Le chef de l’humanitaire de l’ONU, Martin Griffiths, a réclamé lundi le retour des femmes afghanes dans l’humanitaire, jugeant leur rôle central et essentiel dans ce secteur. Lors d’une conférence de presse à New York, le Secrétaire général adjoint des Nations Unies aux affaires humanitaires a décrit sa visite la semaine dernière en Afghanistan avec trois représentants d’organisations partenaires, durant laquelle les autorités de facto talibanes leur ont assuré que de nouvelles directives pourraient ré-autoriser prochainement le travail des femmes dans l’humanitaire.
Durant cette visite de quatre jours, Martin Griffiths dit avoir rencontré des partenaires humanitaires présents dans le pays, mais surtout les autorités de facto pour discuter de la récente exclusion des femmes des opérations humanitaires en Afghanistan. Le chef de l’humanitaire de l’ONU s’est ainsi entretenu avec neuf personnalités du gouvernement, dont les ministres des Affaires étrangères, de l’Economie, de l’Intérieur et deux Premier ministres adjoints.
Rappelant que le ministre afghan de la Santé publique avait déjà, au lendemain des décrets du 24 décembre, accordé des exceptions à l’exclusion des femmes du secteur de la santé et de l’éducation, Martin Griffiths dit s’être appuyé sur ces précédents pour exprimer son opposition à ce bannissement des femmes du secteur humanitaire et demander de nouvelles exceptions. Il a déclaré à la presse que durant toutes ces rencontres, les responsables afghans lui avaient assuré que « des directives étaient en préparation qui permettraient leur retour en fonction dans l’humanitaire ».
Faire passer un message clair aux Talibans
« Pour avoir travaillé avec les Talibans depuis deux à trois décennies, ce n’est pas la première fois qu’ils me demandent d’être patients », a confié Martin Griffiths, ajoutant que leur décision était encore matière à spéculations.
« Attendons de voir si ces directives voient le jour, et si elles sont bénéfiques.
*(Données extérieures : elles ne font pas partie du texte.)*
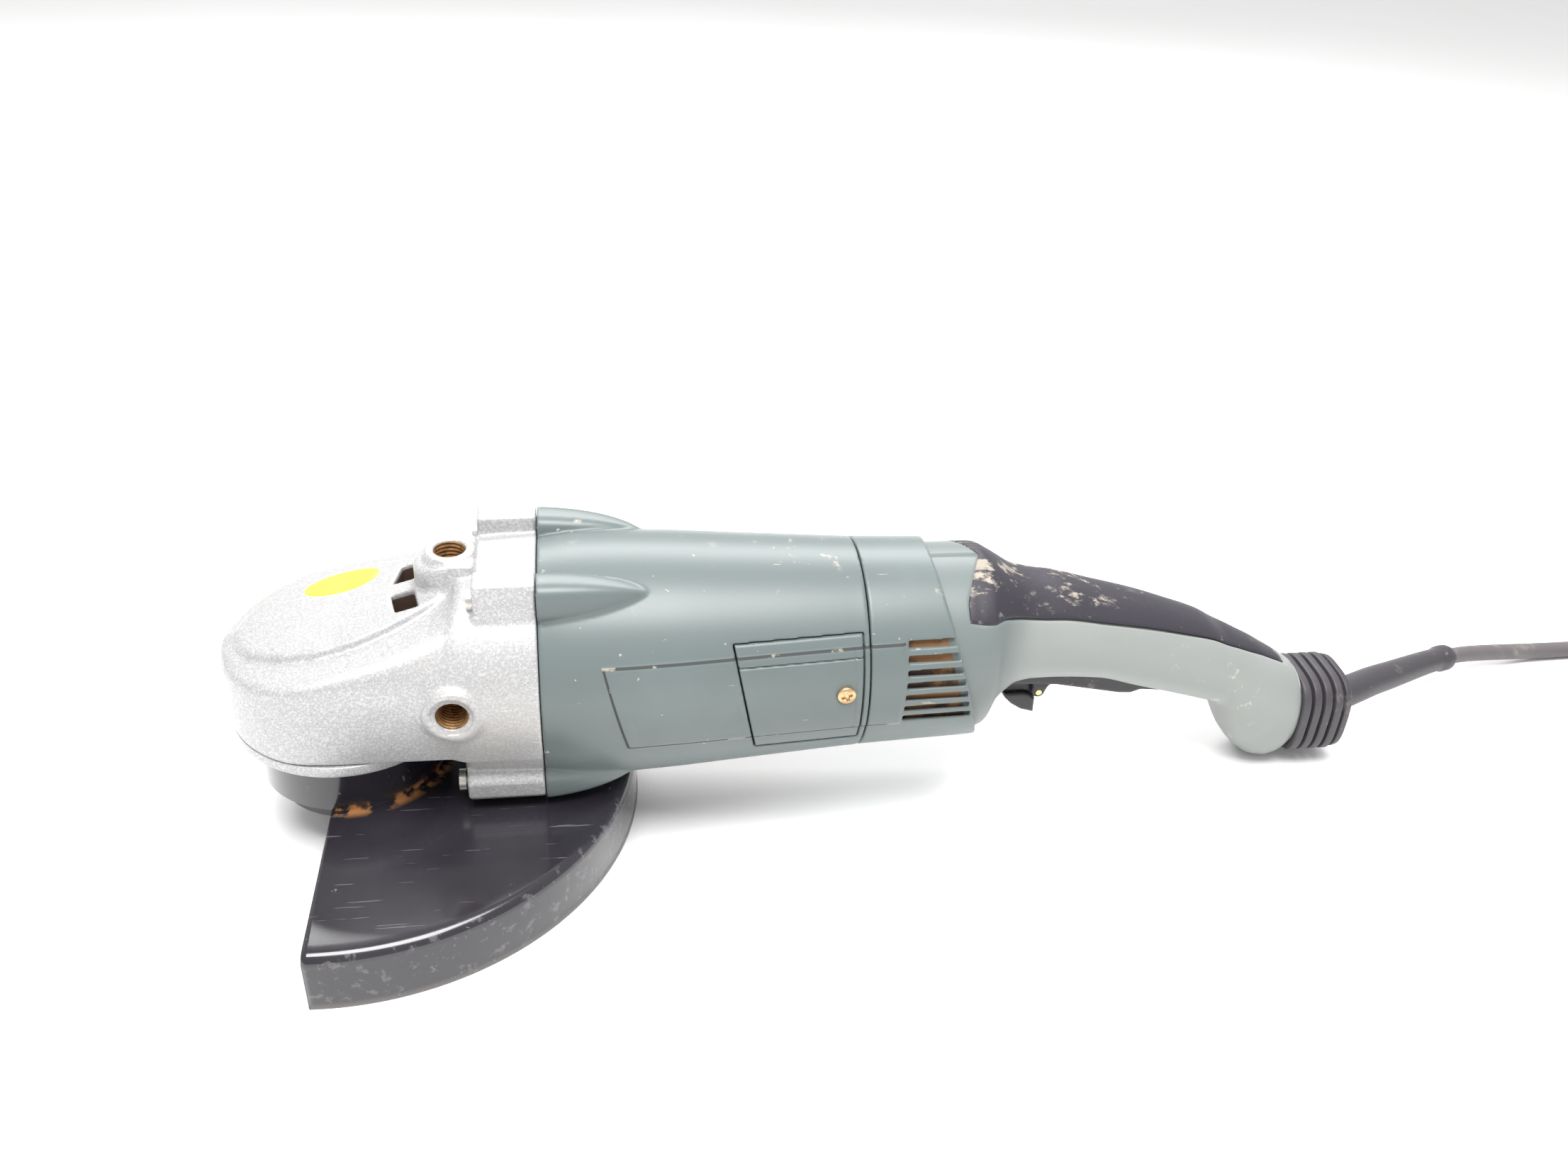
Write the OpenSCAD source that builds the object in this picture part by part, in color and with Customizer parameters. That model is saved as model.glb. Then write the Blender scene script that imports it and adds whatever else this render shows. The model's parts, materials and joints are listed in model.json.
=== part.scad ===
// Large corded angle grinder: gear head, half-disc wheel guard, universal motor,
// straight rear handle with paddle trigger, and mains lead.
// The origin is the middle of the spindle's free thread, +X runs from the head
// to the handle, +Z runs up along the spindle and the left side faces -Y.

/* [Gear head] */
// Radius of the head around the spindle
head_r = 51; // [50:0.5:52]
// Angle of the sloped top of the head, degrees
slope = 16; // [15:0.5:17]
// Radius of the side-handle thread bores
handle_thread_r = 6; // [5.8:0.1:6.2]
// Radius of the spindle thread
spindle_thread_r = 7; // [7:0.1:7.1]

/* [Guard] */
// Outer radius of the guard skirt
guard_r = 130; // [125:1:132]
// Sheet thickness of the guard
guard_t = 2; // [1.5:0.1:2.2]
// Height of the guard skirt
skirt_h = 28.5; // [24:0.5:28.5]

/* [Motor] */
// Height of the motor axis
axis_z = 76; // [76]
// Widest radius of the motor housing
housing_r = 56; // [55:0.5:56.5]
// Radius of the housing at its rear seam
housing_rear_r = 49.2; // [49:0.1:49.6]

/* [Gears] */
// Teeth of the crown gear
crown_teeth = 38; // [38]
// Teeth of the pinion
pinion_teeth = 9; // [9]
// Outer module of the bevel gears
gear_module = 2; // [2]

/* [Handle] */
// Half width of the trigger
trigger_half_w = 11; // [10:0.5:11]
// Thickness of the handle shells
shell_t = 3; // [2.5:0.1:3]

/* [Mains lead] */
// Diameter of the cord
cord_d = 9; // [9]

/* [Hidden] */

$fn = 96;
gap = 0.3;
fit_gap = 0.05;

// Heights in the head and the guard
floor_z = -3.5;
plate_top = floor_z + skirt_h;
case_bottom = 51;
flange_t = 5;
chamber_floor = case_bottom + flange_t;
chamber_mid = 74;
chamber_top = 90;
crown_r = 150;
chamber_r = 43;
neck_r = 39.45;
seam_x = 88;
seam_r = 54;
drum_x = 53;
flat_bottom = 27.5;
flat_wall = 3.2;
side_hole_x = 51;
side_hole_z = 83;
side_boss_y = 55;
top_boss_z = 134;
disc_x = 7;
disc_z = 108.5;
lock_z = 61;
// Thread radius where the nut and the flange sit on the spindle
pitch_r = spindle_thread_r - 0.6;
lock_azimuth = 65;
lock_floor_r = 33.8;

// The four seam screws: side position and height, upper pair then lower pair
upper_screw = [28, 125];
lower_screw = [39.5, 36.5];
upper_boss_x = 62;
screw_r = 2.5;

// Gear geometry, measured from the crossing of the two axes
crown_pitch_r = crown_teeth * gear_module / 2;
pinion_pitch_r = pinion_teeth * gear_module / 2;
cone_len = sqrt(crown_pitch_r * crown_pitch_r + pinion_pitch_r * pinion_pitch_r);
pinion_angle = atan(pinion_pitch_r / crown_pitch_r);
face_share = 0.72;
addendum = 1.1;
dedendum = 2.2;
tooth_half_w = 1.13;
flank = tan(20);

// Motor stations along the axis
housing_end = 232;
shroud_edge_x = 284;
shroud_edge_z = 57.5;
shroud_lean = 0.28;
shroud_end_r = 47.3;
shaft_end = 228;
bearing_x = 52;
rear_bearing_x = 219;
brush_x = 205;
stator_x = 126;
stator_len = 56;
fan_x = 92;
door_floor_r = 47;
band_low = 61.5;
band_high = 101.5;

// Trigger and lever pivots
trigger_pivot = [409, 45];
lever_pivot = [325.5, 47];

// Handle sections: station, bottom, top, half width
sections = [[246, 30.6, 121.4, 45.4], [275, 30.8, 121.2, 45.2], [284, 31.5, 121, 44.5],
    [291, 34, 120.5, 42], [297, 45, 117.5, 36], [303, 51, 113.6, 31.5], [309, 55, 110, 28.5],
    [318, 56.5, 107.3, 27], [330, 56.3, 105.2, 26], [351, 54.9, 99, 25.5], [372, 48.8, 93, 25],
    [392, 43, 85.8, 24.7], [408, 38.2, 79.4, 24.4], [418, 35, 73.6, 24], [424, 22.8, 71, 23.5],
    [430, 11.5, 68, 23], [437, 3.5, 64.4, 22.5], [445, -2.2, 59.6, 21.8], [451, -3.4, 56, 21.2],
    [457, -1, 52, 20.5], [461, 4, 49, 19.5]];

// Screws of the handle shells: station, height, side position of the head's seat
shell_screws = [[300, 84, 29], [376, 80, 18.5], [415, 62, 19.5], [448, 48, 13]];

// Route of the lead, uncoiled stretches only
sleeve_route = [[466, 0, 25], [478, 0, 25], [490, 1.5, 25.2], [504, 7, 25.2], [518, 14, 24], [532, 21, 21.8],
    [546, 28.5, 19.2], [560, 36, 16.6], [572, 42, 14.4], [584, 47.5, 12.2]];
lead_in = [[584, 47.5, 12.2], [600, 53.5, 9], [620, 58.6, 5.4], [641, 61.6, 2.8], [664, 63, 1.4],
    [688, 63.4, 1], [714, 63.5, 1], [742, 63.5, 1]];
coil_c = [742, 0.5];
coil_r = [45, 54, 63];
tail = [[774, 54.5, 19], [790, 41, 19], [801, 23, 19], [805, 0.5, 18.5], [805, -22, 15], [805, -44, 8.5],
    [805, -66, 3], [802, -88, 1], [792, -108, 1.5], [776, -121, 5], [758, -125, 10.5], [740, -125, 14.5],
    [728, -125, 15]];
plug_x = 728;
plug_y = -125;
plug_z = 15;

// ---------- helpers ----------

module along_x(x) {
    translate([x, 0, axis_z])
        rotate([0, 90, 0])
            children();
}

module both_sides() {
    children();
    mirror([0, 1, 0])
        children();
}

// A cylinder along Y from y0 outwards to y1
module across(x, y0, y1, z, r) {
    translate([x, y1, z])
        rotate([90, 0, 0])
            cylinder(r = r, h = y1 - y0);
}

module ring(r_out, r_in, h) {
    difference() {
        cylinder(r = r_out, h = h);
        translate([0, 0, -1])
            cylinder(r = r_in, h = h + 2);
    }
}

// A side outline in X and Z, as thick as y1 - y0
module side_plate(points, y0, y1) {
    translate([0, y1, 0])
        rotate([90, 0, 0])
            linear_extrude(y1 - y0)
                polygon(points);
}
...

Attendons de voir quelle place elles donnent au travail des femmes dans les opérations humanitaires », a-t-il résumé. « De notre point de vue, nous avons clairement fait passer le message que les femmes ont un rôle central et essentiel dans le secteur humanitaire, en plus des droits qui leurs reviennent et qu’il nous faut les voir revenir au travail ».
Des discriminations qui coûteront des vies humaines
Pour sa part, Sofia Sprechman Sineiro, Secrétaire générale de l’organisation humanitaire Care International, a souligné que les deux tiers de la population afghane, soit 28 millions de personnes, ont grand besoin d’aide, alors que six millions de personnes sont au bord de la famine.
Déplorant les résultats de trois années de sécheresse, de déclin économique, ajoutés aux effets de 40 ans de conflits, elle rappelé que les Afghans endurent aujourd’hui l’hiver le plus froid des quinze dernières années, avec des températures pouvant descendre à moins 29 degrés Celsius.
Sofia Sprechman Sineiro, décrivant sa visite d’une clinique de l’UNICEF proche de Kaboul, ouverte grâce à l’exception accordée par les Talibans au travail des femmes dans le domaine de la santé, dit avoir appris par le personnel que 15% des enfants soignés dans ce centre souffrent de malnutrition aigüe. « C’est tout simplement inacceptable », a-t-elle déclaré. « Ces services sont l’épine dorsale de la réponse humanitaire en Afghanistan où les ONG effectuent 70% de l’assistance à la population. Qu’il n’y ait aucune ambiguïté sur ce point : lier les mains des ONG en interdisant aux femmes de prodiguer des soins vitaux à d’autres femmes coûtera des vies humaines ».
200.000 filles sont toujours à l’école
Omar Abdy, Directeur adjoint des programmes de l’UNICEF, a ajouté que la délégation avait aussi demandé l’inclusion complète des femmes dans la vie publique, et particulièrement dans l’enseignement secondaire.
« Les chiffres sont alarmants », a-t-il déclaré. « Plus d’un million de filles qui auraient dû suivre l’enseignement secondaire ont été privées d’éducation depuis trois ans, d’abord en raison de la Covid-19, puis, depuis septembre 2021, à cause de l’exclusion des écoles secondaires. Enfin l’annonce, le 20 décembre de l’interdiction des femmes dans l’enseignement supérieur a brisé leurs espoirs de retrouver un enseignement ». Il a pourtant reconnu quelques signes positifs, comme le fait que 200.000 filles continuent d’aller à l’école dans 12 provinces ou que les enseignantes du secondaire continuent de recevoir leurs salaires. Omar Abdy a reçu l’assurance par un responsable afghan que le gouvernement taliban « n’a rien contre l’éducation des filles, et que les écoles rouvriront dès la promulgation des nouvelles directives ».